Dal punto di vista geopolitico, basta guardare una mappa per capire perché l’Iraq fa gola all’Iran: la regione irachena al confine con l’Iran è praticamente la sola pianeggiante per Teheran, ovvero la sola che permette fisicamente alla Repubblica Islamica di espandersi, senza barriere fisiche. Ne esiste una “politica”, ovvero la regione iraniana dell’Ahvaz, dove vivono gli iraniani di etnia araba e fede sunnita. Teheran però reagisce a questo “problema” reprimendo da anni ogni forma di dissenso interno e considerando gli arabi di quell’area come una “quinta colonna” (anche perché si tratta praticamente della zona più ricca a livello petrolifero). Ecco perché, sfruttando la caduta di Saddam, la compiacenza dell’ex premier iracheno al-Maliki e soprattutto il folle ritiro obamiano dall’Iraq, Teheran ha riempito la regione di milizie paramilitari sciite, alcune di queste al soldo dei Pasdaran.

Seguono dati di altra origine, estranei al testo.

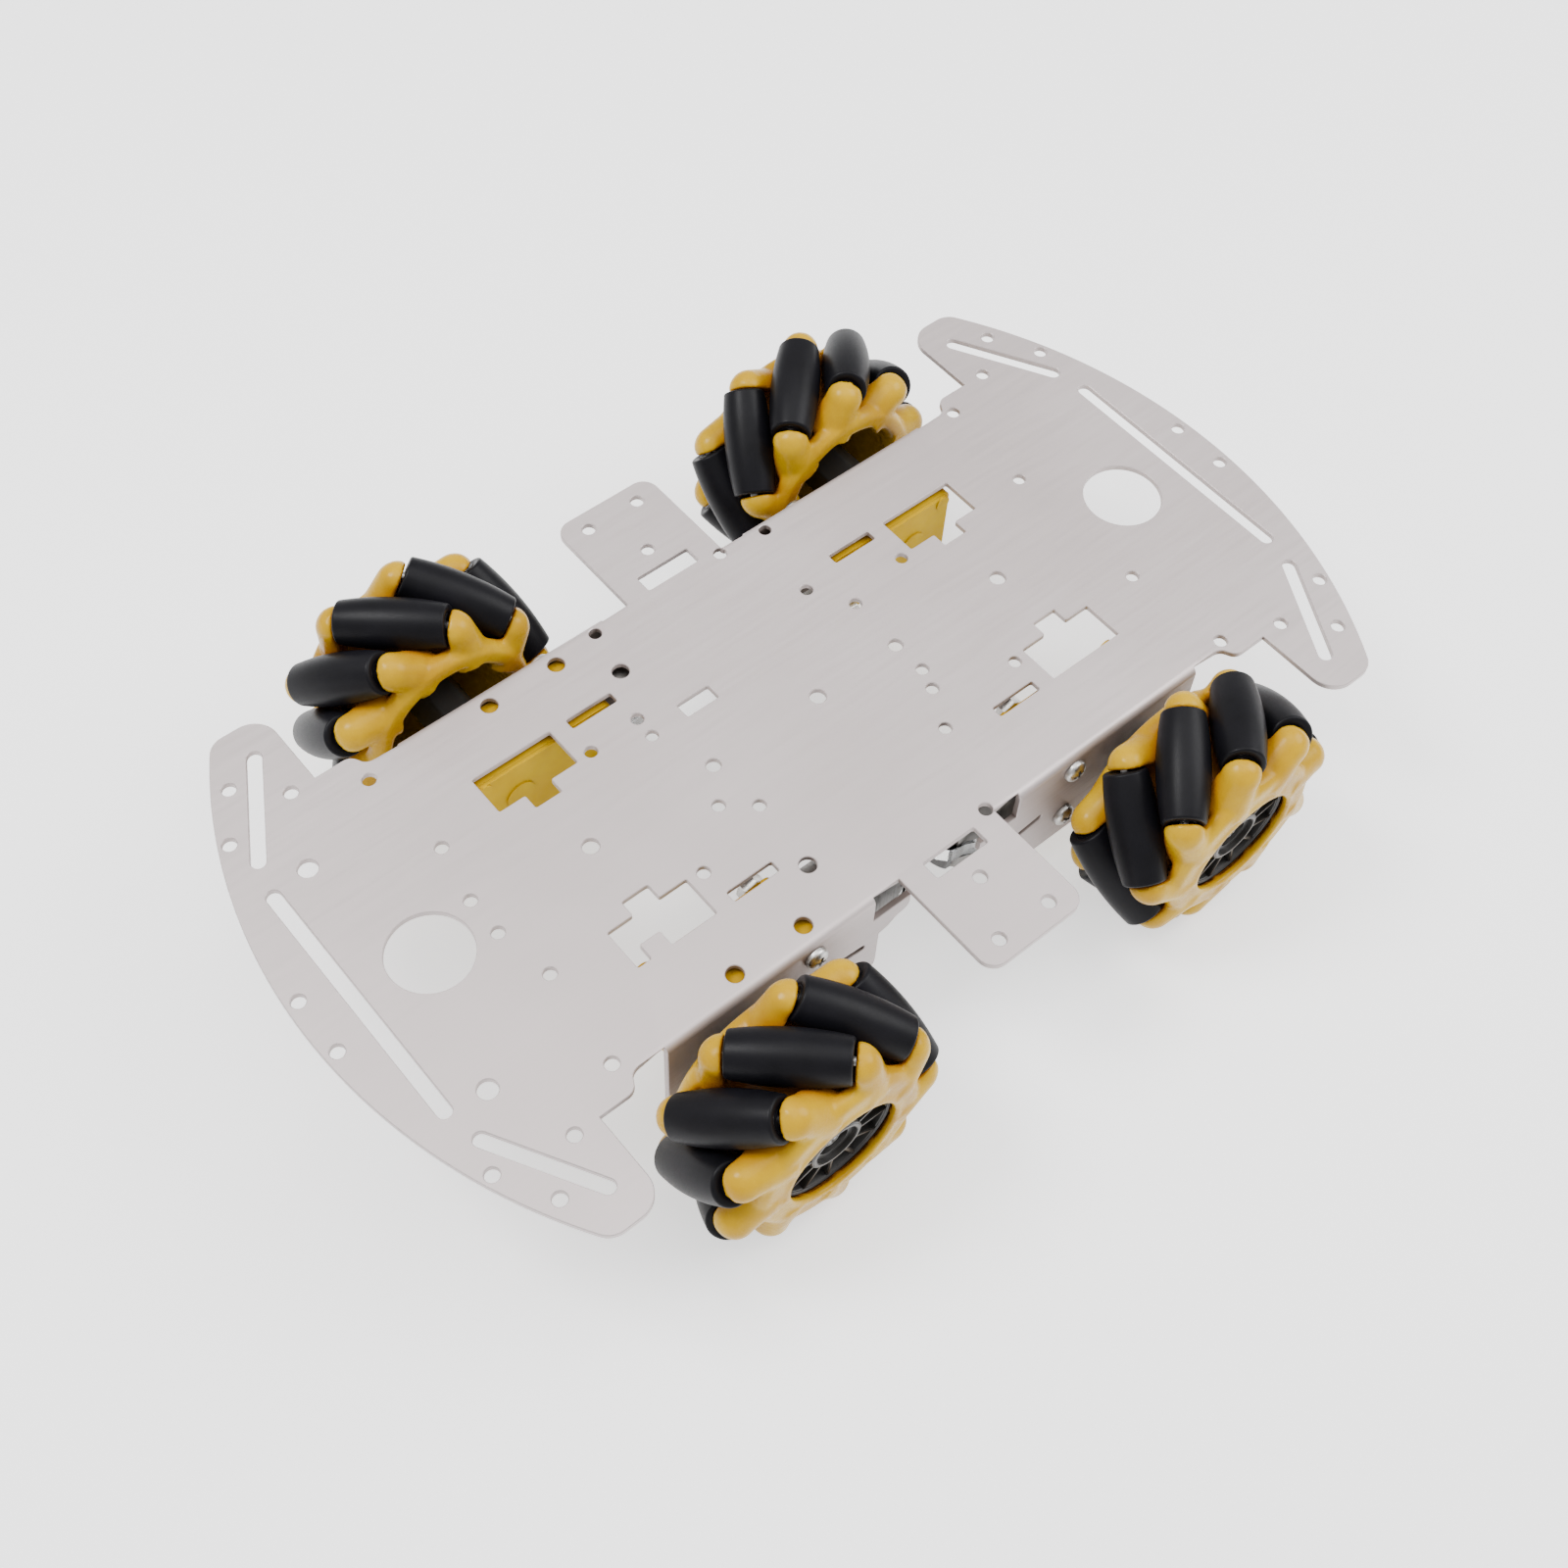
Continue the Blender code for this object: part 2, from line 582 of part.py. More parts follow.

La regione sciita irachena che confina con l’Iran, però, è per il regime iraniano fondamentale anche sotto il profilo religioso. I centri spirituali principali dello sciismo infatti non si trovano in Iran (dove c’è Qom), ma in Iraq, prima fra tutti la città di Najiaf. Da qui è sempre arrivata la grande delegittimazione alla visione khomeinista dello sciismo. Qui, per mezzo dell’ayatollah al-Sistani, è sempre stato insegnato che la Velayat-e Faqih – il sistema di potere che vige in Iran con al vertice la Guida Suprema – non ha nulla di religioso, ma è puramente una questione politica, contraria al tradizionale quietismo sciita. Ed è qui che, da anni, i khomeinisti stanno cercando di fare proseliti, per legittimare la visione iraniana dello sciismo.
La battaglia vera tra Iran e Occidente, ovvero tra Iran e Stati Uniti, ovvero tra Iran e mondo sunnita non salafita, si combatte quindi in Iraq. Per vincerla la strategia deve essere molto chiara: servono il sostegno delle forze sunnite nel Paese (che altrimenti sosterranno nuovamente le peggiori forme di salafismo), il sostegno religioso di nuovi clerici sciiti, che ottengano il rispetto che ha oggi al-Sistani (ovviamente da lui legittimati), e soprattutto serve giocare sulle divisioni intra-sciite, come quelle che oggi si vedono nello stesso mullah al-Sadr – e nel suo partito Saairun, nato per combattere la corruzione e critico verso l’ingerenza iraniana nel Paese. Nonostante l’accordo stipulato dallo stesso al-Sadr con il partito Fatah (praticamente una coalizione di gruppi politici armati asservita e finanziata dall’Iran), è anche su al-Sadr che è necessario puntare, per impedire una unione di forze sciite favorevoli a Teheran.
In Iraq quindi, la battaglia è veramente seria e aperta da anni. È qui che la Repubblica Islamica punta a far passare il corridoio sciita che, come noto, ha come terminale ultimo la Siria, ovvero il Mar Mediterraneo. È qui che l’Occidente deve fermare l’Iran a qualunque costo!